Lee Knight shows a laser-like lightness of touch as Tony – perhaps the most fleshed-out character to manifest in front of us – flitting deftly between glib camp banter, emotional insecurity, bitchy one-liner, caring friend and heart-broken lover. Stanton Plummer-Cambridge is strong, if understated, as Greg – perhaps the hardest, since least sympathetic and openly expressive, role to actually pull-off.

Spitting image of a young teenage Prince William, gorgeous and talented young Tom Lambert is a definite star-of-the-future, successfully conveying Robert’s endearing combination of youthful awkwardness and confidence in the first-half; and brave, and beautiful, in his big second-half stark-bollock-naked nude scene. Hats off to you, young sir.

Yet the undoubted plumb role of the whole piece, prompting scene-steals aplenty, is Tony and Greg’s uber-camp friend, William – brilliantly played by an electrifyingly energized Elliot Hadley, hilariously, manically and intensely filling every single moment when he is on stage, yet also moving and cautionary when he becomes the victim of a vicious homophobic attack. Hadley shines too as the coda-scene character of Jurgen, a German SM-beleathered, classical-music-loving clone pick-up of Tony’s, affording a surprisingly tender and fittingly open-ended close to proceedings.

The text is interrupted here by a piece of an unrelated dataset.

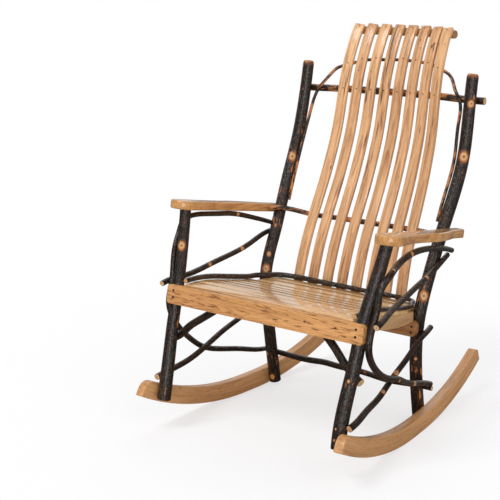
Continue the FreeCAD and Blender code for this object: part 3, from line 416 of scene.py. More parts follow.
class Route:
    """The line of a bent pole: one smooth curve through its points, with its thickness."""

    def __init__(self, points, radius, radius_shares=(1.0, 1.0)):
        self.points = np.array(points, float)
        self.base_radius = radius
        self.radius_shares = radius_shares
        steps = np.linalg.norm(np.diff(self.points, axis=0), axis=1)
        self.at = np.concatenate(([0.0], np.cumsum(steps)))
        count = len(self.points)
        matrix = np.eye(count)
        right = np.zeros((count, 3))
        bend = min(3, count - 1)
        for end, chosen in ((0, slice(0, bend + 1)), (count - 1, slice(count - bend - 1, count))):
            run = self.at[chosen] - self.at[end]
            right[end] = np.polyfit(run, self.points[chosen], bend)[-2]
        for index in range(1, count - 1):
            before, after = steps[index - 1], steps[index]
            matrix[index, index - 1:index + 2] = (after, 2 * (before + after), before)
            rise = self.points[index] - self.points[index - 1]
            fall = self.points[index + 1] - self.points[index]
            right[index] = 3 * (after * rise / before + before * fall / after)
        self.slopes = np.linalg.solve(matrix, right)

    def spot(self, share, slope=False):
        run = share * self.at[-1]
        index = int(np.clip(np.searchsorted(self.at, run) - 1, 0, len(self.at) - 2))
        step = self.at[index + 1] - self.at[index]
        part = (run - self.at[index]) / step
        first, last = self.points[index], self.points[index + 1]
        leave, arrive = self.slopes[index] * step, self.slopes[index + 1] * step
        if slope:
            return (
                (6 * part ** 2 - 6 * part) * (first - last)
                + (3 * part ** 2 - 4 * part + 1) * leave
                + (3 * part ** 2 - 2 * part) * arrive
            )
        return (
            (2 * part ** 3 - 3 * part ** 2 + 1) * first
            + (part ** 3 - 2 * part ** 2 + part) * leave
            + (3 * part ** 2 - 2 * part ** 3) * last
            + (part ** 3 - part ** 2) * arrive
        )

    def radius(self, share):
        stops = np.linspace(0, 1, len(self.radius_shares))
        return self.base_radius * np.interp(share, stops, self.radius_shares)

    def at_height(self, height, low=0.0, high=1.0):
        """The share of the route's length where it passes a height."""
        rising = self.spot(high)[2] > self.spot(low)[2]
        for _ in range(height_halvings):
            middle = (low + high) / 2
            if (self.spot(middle)[2] < height) == rising:
                low = middle
            else:
                high = middle
        return (low + high) / 2


def beside(route, height, direction, own_radius, low=0.0, high=1.0):
    """Where a second pole's middle lies when it touches this one at a height."""
    share = route.at_height(height, low, high)
    along = unit(route.spot(share, slope=True))
    direction = np.array(direction, float)
    outward = unit(direction - along * direction.dot(along))
    return route.spot(share) + outward * (route.radius(share) + own_radius + seat_gap)


bark_dark = (0.0045, 0.0032, 0.0026, 1)
bark_brown = (0.062, 0.025, 0.0095, 1)
bark_sanded = (0.20, 0.062, 0.014, 1)
bark_edge = (0.52, 0.185, 0.040, 1)
bark_rim = (0.40, 0.17, 0.055, 1)
knot_tan = (0.74, 0.44, 0.20, 1)
knot_ring = (0.36, 0.17, 0.07, 1)
cut_cream = (0.78, 0.50, 0.26, 1)
cut_ring = (0.56, 0.30, 0.13, 1)
cut_outer = (0.36, 0.15, 0.05, 1)
cut_pith = (0.07, 0.035, 0.02, 1)

bark_ridges = ((280, 280, 30), 3.0, 0.65)
bark_plates = ((120, 120, 55), 3.0, 0.7)
bark_fine = ((1200, 1200, 150), 2.0, 0.6)
bark_flecks = ((150, 150, 24), 3.0, 0.7)
bark_bands = ((16, 16, 20), 2.0, 0.6)
bark_brown_share = 0.25
bark_ridge_strength = 3.2
bark_plate_strength = 2.4
sanded_limit = 0.63
sanded_limit_drop = 0.13
sanded_fleck_share = 0.62
sanded_fade = 0.06
sanded_strength = 0.9
edge_fleck_share = 0.55
edge_start = 0.02
edge_end = 0.07
knot_raggedness = 1.1

# The rings of a knot from the outside in. Each is full within the first share of the knot's
# radius and gone past the second, and has a colour and a strength. Those past 1 are ragged.
knot_ring_shares = (
    (1.35, 1.90, bark_sanded, 0.85),
    (1.05, 1.35, bark_edge, 1.0),
    (0.72, 0.92, knot_tan, 1.0),
    (0.42, 0.56, knot_ring, 0.8),
    (0.10, 0.24, bark_brown, 0.8),
)
cut_rings_turn = 30
cut_ring_strength = 0.35
cut_fine_strength = 0.2
cut_outer_shares = (0.78, 0.92)
cut_outer_strength = 0.7
cut_pith_shares = (0.12, 0.24)
rim_strengths = (0.55, 0.4)
bark_roughness = 0.14
plate_roughness = 0.26
sanded_roughness = 0.12
cut_roughness = 0.25
ridge_height = 0.9
plate_height = 2.0
fine_height = 0.15
cut_height = 1.2
cut_ring_height = 0.12
bark_bump_distance = 0.0019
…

Crackling with one-liners, Coming Clean is just as relevant today as in the early-80s, albeit that apps like Grindr have now largely, if by no means totally, replaced parks, clubs and cottages as the major cruising catalyst. And, although laws may have changed, homophobic attitudes and behaviours alluded to in the piece, still have a way to go. Plus, the fact that HIV/AIDS is scarce on the horizon at the time the action is set may even add, with hindsight and through modern eyes, a certain elegiac, nostalgic quality to the situations depicted – a sad frisson of extra challenges and complexities as yet to come.

Incidentally, Elyot himself passed away while preparations were underway for the Donmar Warehouse’s 2014 revival of his My Night With Reg, having suffered poor health for the previous two decades, ever since contracting pneumonia whilst on holiday in Italy.

 Design (Amanda Mascarenhas), lights (Nic Farman) and sound (Yvonne Gilbert) all evoke the era well – ‘though the onstage appearance of a modern plastic ten-pound-note was a bit of a jaw-dropping clanger!

King’s Head Theatre’s vibrant artistic director, Adam Spreadbury-Maher, deserves enormous credit for championing and reviving this play and indeed for making the King’s Head such a queer theatre beacon.

Coming Clean runs at the Trafalgar Studio 2 in London, until 2 Feb 2019.